MICHAEL HARRISON, Industrial Editor
Wednesday, 16 March 1994
IF THE sale of Rover to BMW marks Britain’s industrial Dunkirk, as the banners outside lamented, then the small army of British Aerospace shareholders opposed to the deal retreated beaten but not bloodied, and much less bowed yesterday.
The pounds 800m sale of Britain’s only remaining volume car maker into German hands was approved overwhelmingly by an extraordinary meeting of BAe shareholders in London after institutions had weighed in to back the deal. But not before 200 disgruntled small shareholders had vented their anger against the BAe board.

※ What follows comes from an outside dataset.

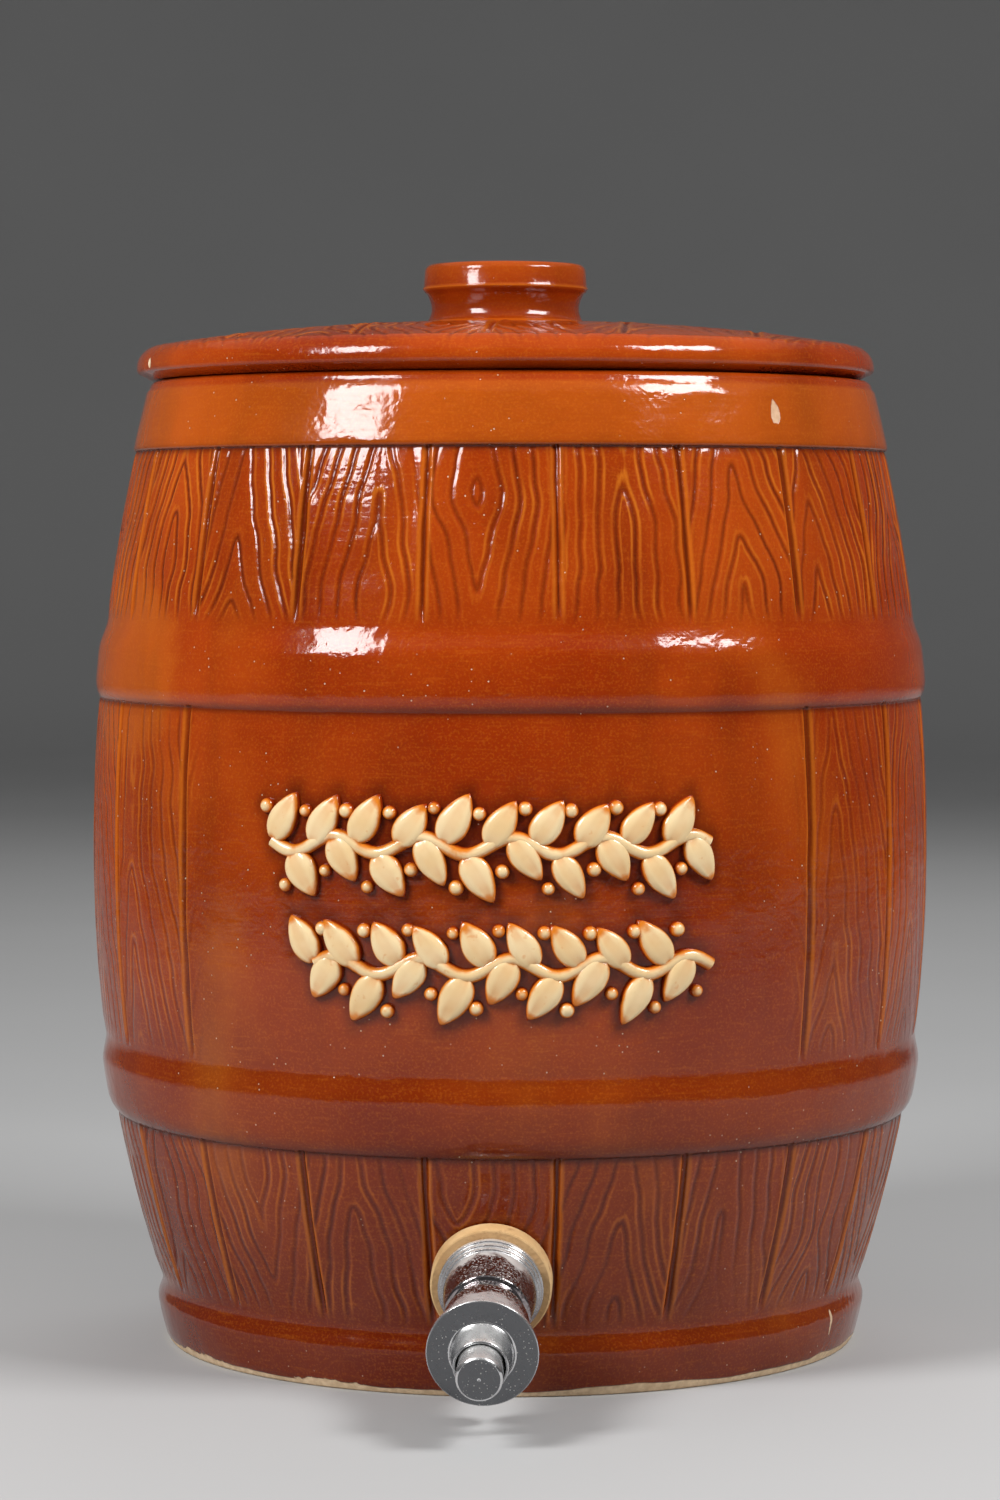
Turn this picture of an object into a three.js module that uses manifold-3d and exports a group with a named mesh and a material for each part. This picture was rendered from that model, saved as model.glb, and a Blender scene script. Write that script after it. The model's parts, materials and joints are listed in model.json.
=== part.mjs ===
// A stoneware drink crock moulded as a staved cask, with a loose lid and a chromed push-button tap.
// Millimetres, +Z up. The origin is the middle of the foot, on the table. The tap points along -Y.

import * as THREE from 'three';
import { mergeVertices } from 'three/addons/utils/BufferGeometryUtils.js';
import Module from 'manifold-3d';

const wasm = await Module();
wasm.setup();

// Clearances that every piece shares
const seatGap = 0.3; // left between two pieces that bear on each other
const overrun = 30; // how far a cutting shape runs past what it cuts

// Jar: outside curve and wall
const jarHeight = 288;
const bellyHeight = 148; // height of the widest ring
const bellyRadius = 126;
const rimRadius = 107.9; // the stave curve carried up to the rim
const heelRadius = 99.2; // the stave curve carried down to the table
const wall = 9.5;
const floorThickness = 11;
const coveRadius = 12;
const rimWidth = 10.8;
const rimDepth = 14;
const rimRound = 2.4;
const shoulderDepth = 32; // below the rim, where the wall has thinned to its usual thickness

// Jar: staves, hoops and bands in relief
const jointDepth = 0.9;
const jointWidth = 4;
const topBandWidth = 21;
const topBandProud = 0.7;
const upperHoopHeight = 205.5;
const upperHoopProud = 1.4;
const lowerHoopHeight = 81.2;
const lowerHoopProud = 1.9;
const hoopWidth = 24;
const baseBandWidth = 19.6;
const baseBandProud = 1.6;
const footProud = 4.8;
const footBevel = 1.2;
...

Outside the meeting at the Royal Lancaster Hotel in Hyde Park, a tiny knot of protesters representing the Keep Rover British campaign and the UK Independence Party had gathered to give BAe a foretaste of what to expect. Sheltering behind a skip, their Union flags fluttering in the breeze, the small group held aloft placards warning that the sale would mean ‘the death of British industry’.
Inside the Royal Lancaster the reception was scarcely less hostile. The hall was thick with accusations of betrayal, incompetence and short-sightedness – most of them aimed at John Cahill, BAe’s departing chairman. Shareholder after shareholder stood up to condemn the deal as ‘offensive’, ‘insensitive’ and ‘deplorable’.
What written assurances had BAe got from BMW that Rover jobs, production and technology would be preserved?, one asked. None, the BAe board conceded. ‘At least Neville Chamberlain got a piece of paper,’ came the reply.
The sale was rejected by 111 to 42 votes on a show of hands but the big institutions weighed in with their proxy votes to approve the deal by 119.6 million shares to 2.9 million shares against – a majority of nearly 98 per cent.